# Dataset section:
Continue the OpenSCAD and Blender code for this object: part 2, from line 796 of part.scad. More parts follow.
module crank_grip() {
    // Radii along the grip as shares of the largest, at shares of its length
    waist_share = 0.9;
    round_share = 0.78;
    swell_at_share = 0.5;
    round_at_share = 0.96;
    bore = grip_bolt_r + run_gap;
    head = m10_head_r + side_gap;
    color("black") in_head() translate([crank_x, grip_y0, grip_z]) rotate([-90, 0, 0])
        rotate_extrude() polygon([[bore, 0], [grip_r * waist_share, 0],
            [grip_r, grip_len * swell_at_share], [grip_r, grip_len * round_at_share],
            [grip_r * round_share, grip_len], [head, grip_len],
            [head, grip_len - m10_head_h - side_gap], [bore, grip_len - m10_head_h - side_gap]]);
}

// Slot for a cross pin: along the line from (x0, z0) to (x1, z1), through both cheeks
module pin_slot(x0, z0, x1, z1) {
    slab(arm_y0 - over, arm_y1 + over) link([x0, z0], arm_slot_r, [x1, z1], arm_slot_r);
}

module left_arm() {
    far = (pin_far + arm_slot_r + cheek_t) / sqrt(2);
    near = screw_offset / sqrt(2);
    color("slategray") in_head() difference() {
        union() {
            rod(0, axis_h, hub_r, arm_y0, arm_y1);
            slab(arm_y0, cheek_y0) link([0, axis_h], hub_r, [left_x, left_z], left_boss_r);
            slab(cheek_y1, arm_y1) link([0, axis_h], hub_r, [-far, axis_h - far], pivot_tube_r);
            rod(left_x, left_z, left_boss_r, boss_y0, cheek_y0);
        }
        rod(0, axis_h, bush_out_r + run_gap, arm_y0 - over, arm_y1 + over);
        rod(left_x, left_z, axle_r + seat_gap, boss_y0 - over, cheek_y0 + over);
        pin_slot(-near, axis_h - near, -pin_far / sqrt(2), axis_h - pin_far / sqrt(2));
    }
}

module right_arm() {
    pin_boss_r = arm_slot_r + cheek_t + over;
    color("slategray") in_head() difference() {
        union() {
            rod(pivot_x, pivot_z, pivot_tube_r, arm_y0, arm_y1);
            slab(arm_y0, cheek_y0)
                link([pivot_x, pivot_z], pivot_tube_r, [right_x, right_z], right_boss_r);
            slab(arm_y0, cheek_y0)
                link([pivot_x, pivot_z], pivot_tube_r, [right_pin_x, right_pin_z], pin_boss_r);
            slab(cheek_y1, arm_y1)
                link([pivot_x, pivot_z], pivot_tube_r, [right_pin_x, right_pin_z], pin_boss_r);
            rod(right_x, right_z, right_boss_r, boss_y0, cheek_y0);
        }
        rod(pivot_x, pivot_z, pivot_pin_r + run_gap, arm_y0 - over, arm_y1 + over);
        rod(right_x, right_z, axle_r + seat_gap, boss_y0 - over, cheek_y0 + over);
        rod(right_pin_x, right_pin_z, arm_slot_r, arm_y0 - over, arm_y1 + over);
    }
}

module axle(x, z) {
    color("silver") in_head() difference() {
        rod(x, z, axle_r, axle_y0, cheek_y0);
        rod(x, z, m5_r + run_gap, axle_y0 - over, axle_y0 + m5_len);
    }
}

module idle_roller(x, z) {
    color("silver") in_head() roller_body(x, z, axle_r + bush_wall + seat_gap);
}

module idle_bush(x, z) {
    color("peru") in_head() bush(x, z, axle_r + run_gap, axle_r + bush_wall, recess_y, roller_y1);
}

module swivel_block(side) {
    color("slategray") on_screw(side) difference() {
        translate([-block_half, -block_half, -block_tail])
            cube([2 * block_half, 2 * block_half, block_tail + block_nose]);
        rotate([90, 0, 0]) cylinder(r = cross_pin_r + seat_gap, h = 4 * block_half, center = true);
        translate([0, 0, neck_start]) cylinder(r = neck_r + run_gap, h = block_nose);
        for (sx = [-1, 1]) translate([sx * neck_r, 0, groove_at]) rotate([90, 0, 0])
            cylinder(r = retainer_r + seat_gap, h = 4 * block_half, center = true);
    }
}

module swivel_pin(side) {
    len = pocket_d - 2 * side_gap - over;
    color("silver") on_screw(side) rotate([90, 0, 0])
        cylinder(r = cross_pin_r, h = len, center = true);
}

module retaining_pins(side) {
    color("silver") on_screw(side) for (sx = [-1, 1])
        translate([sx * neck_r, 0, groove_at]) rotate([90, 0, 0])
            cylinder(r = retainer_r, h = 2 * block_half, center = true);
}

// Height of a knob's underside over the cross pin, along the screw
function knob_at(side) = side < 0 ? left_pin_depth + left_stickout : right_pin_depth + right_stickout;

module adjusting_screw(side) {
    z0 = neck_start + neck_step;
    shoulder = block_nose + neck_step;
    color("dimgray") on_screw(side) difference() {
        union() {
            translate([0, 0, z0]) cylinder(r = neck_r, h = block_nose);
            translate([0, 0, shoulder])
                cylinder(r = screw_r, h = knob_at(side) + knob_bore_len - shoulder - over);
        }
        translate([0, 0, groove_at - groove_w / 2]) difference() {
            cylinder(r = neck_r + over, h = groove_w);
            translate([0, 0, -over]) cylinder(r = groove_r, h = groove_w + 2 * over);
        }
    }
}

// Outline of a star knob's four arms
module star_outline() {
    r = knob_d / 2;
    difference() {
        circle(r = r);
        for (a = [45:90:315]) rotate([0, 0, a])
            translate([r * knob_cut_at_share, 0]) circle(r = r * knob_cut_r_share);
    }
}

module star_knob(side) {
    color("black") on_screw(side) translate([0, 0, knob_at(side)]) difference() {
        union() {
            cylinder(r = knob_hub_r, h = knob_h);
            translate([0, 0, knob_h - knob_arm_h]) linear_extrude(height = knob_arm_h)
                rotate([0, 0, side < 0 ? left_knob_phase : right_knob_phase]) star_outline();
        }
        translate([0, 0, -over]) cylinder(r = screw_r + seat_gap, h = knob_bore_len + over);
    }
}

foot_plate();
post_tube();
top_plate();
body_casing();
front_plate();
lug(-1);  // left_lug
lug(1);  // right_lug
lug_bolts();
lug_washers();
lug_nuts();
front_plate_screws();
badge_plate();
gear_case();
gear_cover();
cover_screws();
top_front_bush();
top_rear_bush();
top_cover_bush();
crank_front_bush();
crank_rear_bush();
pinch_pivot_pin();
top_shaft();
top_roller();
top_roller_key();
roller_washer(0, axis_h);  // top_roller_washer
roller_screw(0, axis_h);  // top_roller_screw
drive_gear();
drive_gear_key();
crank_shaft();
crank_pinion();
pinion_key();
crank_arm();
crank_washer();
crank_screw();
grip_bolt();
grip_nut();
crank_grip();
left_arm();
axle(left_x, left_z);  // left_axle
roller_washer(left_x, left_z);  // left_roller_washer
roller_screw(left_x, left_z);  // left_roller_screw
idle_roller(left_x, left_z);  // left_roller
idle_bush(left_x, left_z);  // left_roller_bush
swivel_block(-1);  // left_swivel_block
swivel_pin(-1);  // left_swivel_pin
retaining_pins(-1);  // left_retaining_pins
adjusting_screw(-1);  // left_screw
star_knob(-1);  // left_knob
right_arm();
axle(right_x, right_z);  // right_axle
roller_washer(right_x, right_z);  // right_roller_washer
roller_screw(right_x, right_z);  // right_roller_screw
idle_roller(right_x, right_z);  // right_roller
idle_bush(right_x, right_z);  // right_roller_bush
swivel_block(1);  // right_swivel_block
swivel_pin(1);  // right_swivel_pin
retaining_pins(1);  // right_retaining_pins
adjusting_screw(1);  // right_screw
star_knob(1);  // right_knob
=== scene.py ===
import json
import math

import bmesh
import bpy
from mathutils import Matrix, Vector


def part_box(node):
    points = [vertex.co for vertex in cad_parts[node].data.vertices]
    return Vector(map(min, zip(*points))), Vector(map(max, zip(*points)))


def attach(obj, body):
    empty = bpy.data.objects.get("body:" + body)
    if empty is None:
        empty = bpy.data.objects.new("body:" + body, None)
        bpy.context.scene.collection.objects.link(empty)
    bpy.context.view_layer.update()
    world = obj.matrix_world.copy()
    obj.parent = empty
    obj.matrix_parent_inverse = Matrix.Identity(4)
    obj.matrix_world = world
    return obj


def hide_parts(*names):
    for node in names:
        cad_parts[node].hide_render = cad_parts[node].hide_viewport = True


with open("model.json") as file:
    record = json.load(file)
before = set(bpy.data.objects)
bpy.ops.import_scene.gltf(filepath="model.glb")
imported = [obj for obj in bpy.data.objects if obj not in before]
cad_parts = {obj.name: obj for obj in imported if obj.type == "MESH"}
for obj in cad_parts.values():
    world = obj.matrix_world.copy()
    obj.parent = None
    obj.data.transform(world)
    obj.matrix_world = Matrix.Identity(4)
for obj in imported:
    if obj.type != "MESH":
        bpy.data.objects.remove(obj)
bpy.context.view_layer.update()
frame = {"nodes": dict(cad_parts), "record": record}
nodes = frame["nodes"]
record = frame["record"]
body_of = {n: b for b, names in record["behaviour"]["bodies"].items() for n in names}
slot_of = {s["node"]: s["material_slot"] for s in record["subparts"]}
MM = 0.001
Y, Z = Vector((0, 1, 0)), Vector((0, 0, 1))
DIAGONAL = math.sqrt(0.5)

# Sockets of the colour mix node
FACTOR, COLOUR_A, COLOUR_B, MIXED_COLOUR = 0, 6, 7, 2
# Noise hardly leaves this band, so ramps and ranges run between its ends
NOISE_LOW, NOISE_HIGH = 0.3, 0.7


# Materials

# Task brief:
Retype, exactly and in full, the lines above from the one containing "crank_grip();" through the one containing "for node in".

# Answer:
crank_grip();
left_arm();
axle(left_x, left_z);  // left_axle
roller_washer(left_x, left_z);  // left_roller_washer
roller_screw(left_x, left_z);  // left_roller_screw
idle_roller(left_x, left_z);  // left_roller
idle_bush(left_x, left_z);  // left_roller_bush
swivel_block(-1);  // left_swivel_block
swivel_pin(-1);  // left_swivel_pin
retaining_pins(-1);  // left_retaining_pins
adjusting_screw(-1);  // left_screw
star_knob(-1);  // left_knob
right_arm();
axle(right_x, right_z);  // right_axle
roller_washer(right_x, right_z);  // right_roller_washer
roller_screw(right_x, right_z);  // right_roller_screw
idle_roller(right_x, right_z);  // right_roller
idle_bush(right_x, right_z);  // right_roller_bush
swivel_block(1);  // right_swivel_block
swivel_pin(1);  // right_swivel_pin
retaining_pins(1);  // right_retaining_pins
adjusting_screw(1);  // right_screw
star_knob(1);  // right_knob
=== scene.py ===
import json
import math

import bmesh
import bpy
from mathutils import Matrix, Vector


def part_box(node):
    points = [vertex.co for vertex in cad_parts[node].data.vertices]
    return Vector(map(min, zip(*points))), Vector(map(max, zip(*points)))


def attach(obj, body):
    empty = bpy.data.objects.get("body:" + body)
    if empty is None:
        empty = bpy.data.objects.new("body:" + body, None)
        bpy.context.scene.collection.objects.link(empty)
    bpy.context.view_layer.update()
    world = obj.matrix_world.copy()
    obj.parent = empty
    obj.matrix_parent_inverse = Matrix.Identity(4)
    obj.matrix_world = world
    return obj


def hide_parts(*names):
    for node in names:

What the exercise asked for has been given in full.